Наконец наступил тот удобный момент, когда можно было заговорить о пьесе.
– Леонид Николаевич! – Лариса поднялась из-за стола, спросила, что называется, в лоб: – Не согласитесь ли вы прочитать мой опус?
– О! – брови его приподнялись верх. – Он уже появился? Отрадно! И о чем же, если не секрет?
– В общем, об одиночестве, но и… Я помню ваши слова: быть одиноким – не значит быть ненужным. Время – как море, выплескивает на берег спасительные бревна… или самого человека. Надо только переждать шторм.
– Я говорил такое? – Он рассмеялся. – И кто же герой вашей пьесы?
– Это человек-бог. Юноша – прекрасный, но обреченный, готовый… Впрочем… если бы вы прочитали…
– Разумеется, я прочту. Сейчас же.
Лариса принесла рукопись.
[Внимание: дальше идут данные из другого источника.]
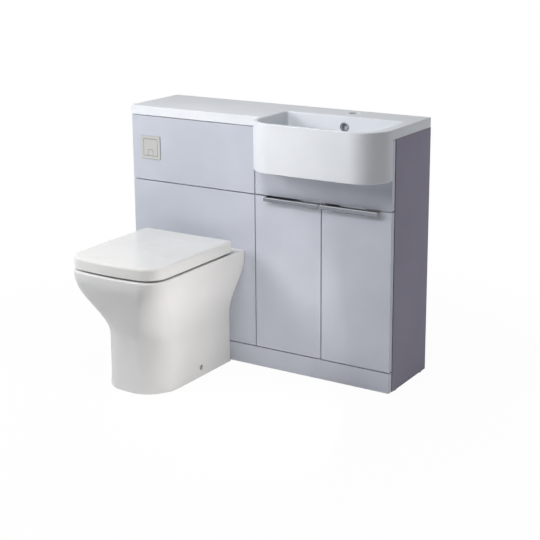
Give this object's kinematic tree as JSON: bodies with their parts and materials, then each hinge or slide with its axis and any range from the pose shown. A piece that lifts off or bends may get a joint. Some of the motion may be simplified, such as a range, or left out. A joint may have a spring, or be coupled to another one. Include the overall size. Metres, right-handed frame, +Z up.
{
  "type": "toilet and basin combination unit",
  "caption": "Wall-side bathroom unit: cistern cabinet with a back-to-wall pan, and a two-door basin cabinet, under one worktop cast with a deep projecting basin.",
  "frame": {"origin": "on the floor, under the middle of the whole unit's bounding box", "axes": "+X to the right along the wall, -Y towards the user, +Z up; the wall plane is the row's +Y face"},
  "size_m": [1, 0.752, 0.854],
  "materials": {
    "lacquered_front": "satin lacquer on board",
    "carcass_board": "matt melamine on board",
    "cast_basin": "gloss gel coat on cast mineral resin",
    "vitreous_china": "gloss glaze",
    "seat_plastic": "gloss moulded",
    "chrome": "polished",
    "satin_chrome": "satin",
    "zinc_steel": "zinc plated",
    "black_rubber": "moulded",
    "pale_rubber": "moulded",
    "dark_plastic": "moulded",
    "blue_plastic": "moulded",
    "red_plastic": "moulded",
    "white_plastic": "moulded"
  },
  "bodies": {
    "unit": {"wc_side_left": "carcass_board", "wc_side_right": "carcass_board", "wc_rails": "carcass_board", "upper_panel": "lacquered_front", "lower_panel": "lacquered_front", "vanity_side_left": "carcass_board", "vanity_side_right": "carcass_board", "vanity_rails": "carcass_board", "vanity_base": "carcass_board", "shelf": "carcass_board", "shelf_pegs": "zinc_steel", "fascia": "lacquered_front", "plinth": "lacquered_front", "front_pads": "white_plastic", "glides": "black_rubber", "joining_bolts": "zinc_steel", "wall_brackets": "zinc_steel", "basin_worktop": "cast_basin", "overflow_ring": "chrome", "waste_body": "chrome", "waste_nut": "dark_plastic", "trap_nut": "white_plastic", "bottle_trap": "white_plastic", "trap_cup": "white_plastic", "waste_pipe": "white_plastic", "hinge_arms_left": "zinc_steel", "hinge_arms_right": "zinc_steel", "flush_plate": "satin_chrome", "button_housing": "dark_plastic", "flush_hoses": "pale_rubber", "cistern_tank": "white_plastic", "cistern_lid": "white_plastic", "flush_valve": "blue_plastic", "fill_valve": "white_plastic", "tank_nut": "dark_plastic", "flush_pipe": "white_plastic", "flush_cone": "black_rubber", "pan_connector": "white_plastic", "pan": "vitreous_china", "pan_spigot": "vitreous_china", "pan_horn": "vitreous_china", "floor_fixings": "white_plastic", "side_caps": "chrome", "seat_posts": "chrome"},
    "door_left": {"door_left": "lacquered_front", "handle_left": "chrome", "hinge_cups_left": "zinc_steel"},
    "door_right": {"door_right": "lacquered_front", "handle_right": "chrome", "hinge_cups_right": "zinc_steel"},
    "full_button": {"full_button": "satin_chrome"},
    "half_button": {"half_button": "satin_chrome"},
    "waste_plug": {"waste_plug": "chrome"},
    "lid": {"lid": "seat_plastic"},
    "seat": {"seat_ring": "seat_plastic", "seat_buffers": "pale_rubber"},
    "flush_lifter": {"flush_lifter": "red_plastic"},
    "fill_float": {"fill_float": "white_plastic"}
  },
  "joints": [
    {"name": "door_left_hinge", "type": "hinge", "parent": "unit", "child": "door_left", "pos_m": [0.00175, 0.111, 0.334], "axis": [0, 0, -1], "range_deg": [0, 90]},
    {"name": "door_right_hinge", "type": "hinge", "parent": "unit", "child": "door_right", "pos_m": [0.49825, 0.111, 0.334], "axis": [0, 0, 1], "range_deg": [0, 105]},
    {"name": "lid_hinge", "type": "hinge", "parent": "unit", "child": "lid", "pos_m": [-0.23, 0.039, 0.422], "axis": [-1, 0, 0], "range_deg": [0, 95]},
    {"name": "seat_hinge", "type": "hinge", "parent": "unit", "child": "seat", "pos_m": [-0.23, 0.039, 0.422], "axis": [-1, 0, 0], "range_deg": [0, 93]},
    {"name": "full_flush_press", "type": "slide", "parent": "unit", "child": "full_button", "axis": [0, 1, 0], "range_m": [0, 0.005], "stiffness_N_per_m": 400},
    {"name": "half_flush_press", "type": "slide", "parent": "unit", "child": "half_button", "axis": [0, 1, 0], "range_m": [0, 0.005], "stiffness_N_per_m": 400},
    {"name": "plug_lift", "type": "slide", "parent": "unit", "child": "waste_plug", "axis": [0, 0, 1], "range_m": [0, 0.008]},
    {"name": "lifter_lift", "type": "slide", "parent": "unit", "child": "flush_lifter", "axis": [0, 0, 1], "range_m": [0, 0.012]},
    {"name": "float_rise", "type": "slide", "parent": "unit", "child": "fill_float", "axis": [0, 0, 1], "range_m": [0, 0.025]}
  ],
  "couplings": [
    {"joint": "seat_hinge", "follows": "lid_hinge", "ratio": 0.97}
  ]
}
Он удалился в комнату сына, а час спустя снова появился в гостиной. Потирая руки, обратился к Ларисе (родители с Игорем деликатно удалились) с вопросами и сам же на них отвечал:
– Откуда пришли к вам ваши образы? От Платона, от Пельмана с его «Историей первобытного коммунизма», из мексиканских легенд?… Чувствуется, вы много читали. А может быть, от Горького с его «Данко», или же от вашего покорного слуги? Я понял вашу идею: неважно – была ли ваша Атлантида. Вы можете населить ее условными образами, которые выразят ваше собственное отношение к миру. Символ, аллегория, условность – это привилегия искусства сильных идей… Я попрошу вас, милая Лариса, – прочитайте сами какой-нибудь отрывок.
– Я? – Она растерялась лишь на секунду и быстро открыла какую-то страницу.
«Обреченный (с легким стоном падает на жертвенный камень). Корабли ушли в море…
Поднимается. Вдали на горизонте плывут белые паруса уходящих кораблей.
Верховный жрец (шатается). А… корабли. Его корабли.
Новый подземный удар. Небо сразу темнеет. Среди мрака нарастает плеск океана, башня шатается, медленно опускаясь. Кажется, будто во мраке одна гигантская волна, лизнув небо, бежит на землю, рокоча и смеясь… Блеск молнии, раз, другой; в сиянии ее видно бушующее море с торчащими скалами. На горизонте белые паруса уходящих кораблей. Леид спас людей, но сам он погиб».
Тут писатель должен был признать, что у него герои не спасали других, а становились жертвами злодейства или обстоятельств. У юной писательницы Леид прежде чем погибнуть спасает свой народ.
– Ну что ж, вашу пьесу вполне можно показать в журнале «Шиповник». Думаю, что ее напечатают… – Он взял ее за обе руки. – Поздравляю! – Долго смотрел ей в глаза, на руки, наконец, воскликнул: – У вас очень красивые руки!
В осенней книжке «Шиповника» за 1913 год была напечатана пьеса «Атлантида». Разумеется, в доме Рейснеров несколько дней праздновали это событие. Лариса была неотразима, глаза ее сияли, «поджигая» всех, попадавшихся на пути.
Однако Леонид Андреев выпил больше допустимого и… «заболел». Она была возмущена, ей казалось, что мечты ее разбиты. Влюбленность исчезла. Подгоняемая шустрым бесенком, она твердо решила: во-первых, никогда не влюбляться в красивых мужчин, во-вторых, не иметь дела с неврастеничными «больными». За пьесу она, конечно, благодарна, но – как можно быть безвольным, не уметь справиться с «болезнью»? Чушь! Все должно поддаваться человеческой воле!..
Спустя два месяца Леонид Николаевич забрал своего сына из семьи Рейснеров.